Developers dealing with the US military and other federal agencies got help from the IRS.
Such developers often enter into energy savings performance contracts under which they agree to install solar systems or other energy efficiency improvements in exchange for a share of the savings the government realizes on its electricity bills.
Federal law allows US agencies to enter into energy savings performance contracts with terms of up to 25 years. An Office of Management and Budget memorandum requires title to the improvements to transfer to the government at the end of the contract.
This makes it hard for developers to claim tax benefits on the improvements. Tax credits and depreciation may only be claimed by the tax owner. US tax rules normally treat a customer who will become the owner of equipment when the contract ends as the owner from inception.
The IRS issued a “safe harbor,” or set of guidelines, in late January, at the urging of the solar industry, for energy savings performance contracts with federal agencies that, if followed, will insulate such contracts from challenge by the IRS.
The guidelines are in Revenue Procedure 2017-19.
To fit in the guidelines, the contact cannot have a term longer than 20 years. A developer who has already signed a longer-term contract for a project that is not yet in service should try to amend it to shorten the contract term.
The federal agency cannot operate the equipment.
The agency should not be required to pay for services it does not receive, except during temporary shutdowns for maintenance or for making repairs or capital improvements.
The agency should not share in the developer’s profits. Thus, for example, the contract price should not be adjusted to pass through savings in operating costs.
The agency can have an option to purchase the project, or even be required to purchase it, as long as the price is fair market value determined at time of purchase.
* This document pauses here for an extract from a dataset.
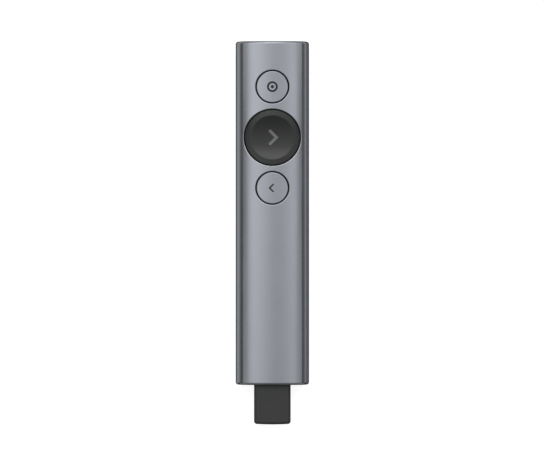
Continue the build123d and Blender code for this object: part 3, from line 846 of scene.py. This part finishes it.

Fair market value means a price the parties negotiate at time of purchase or, failing agreement, an appraiser determines. It is not the price at which the asset is recorded on the developer’s books.
The guidelines provide an example of a transaction that works. In it, the federal agency will purchase the project at the end of the contract term for fair market value determined at time of purchase, and the developer will transfer part of the payments it receives from the federal agency during the contract term into a reserve account to credit against the future purchase price. The agency will make two periodic payments under the contract: one for electricity and the other to put in the reserve account.
The reserve account payments are set to try to equal the expected fair market value by the time of purchase. There may be periodic reappraisals and adjustments in the reserve account payments during the contract term. Any funds remaining in the reserve account after the purchase will returned to the federal agency.
The contract in the example has a schedule showing the termination values the agency will have to pay if it terminates the arrangement before the end of the contract term. The amounts vary over time.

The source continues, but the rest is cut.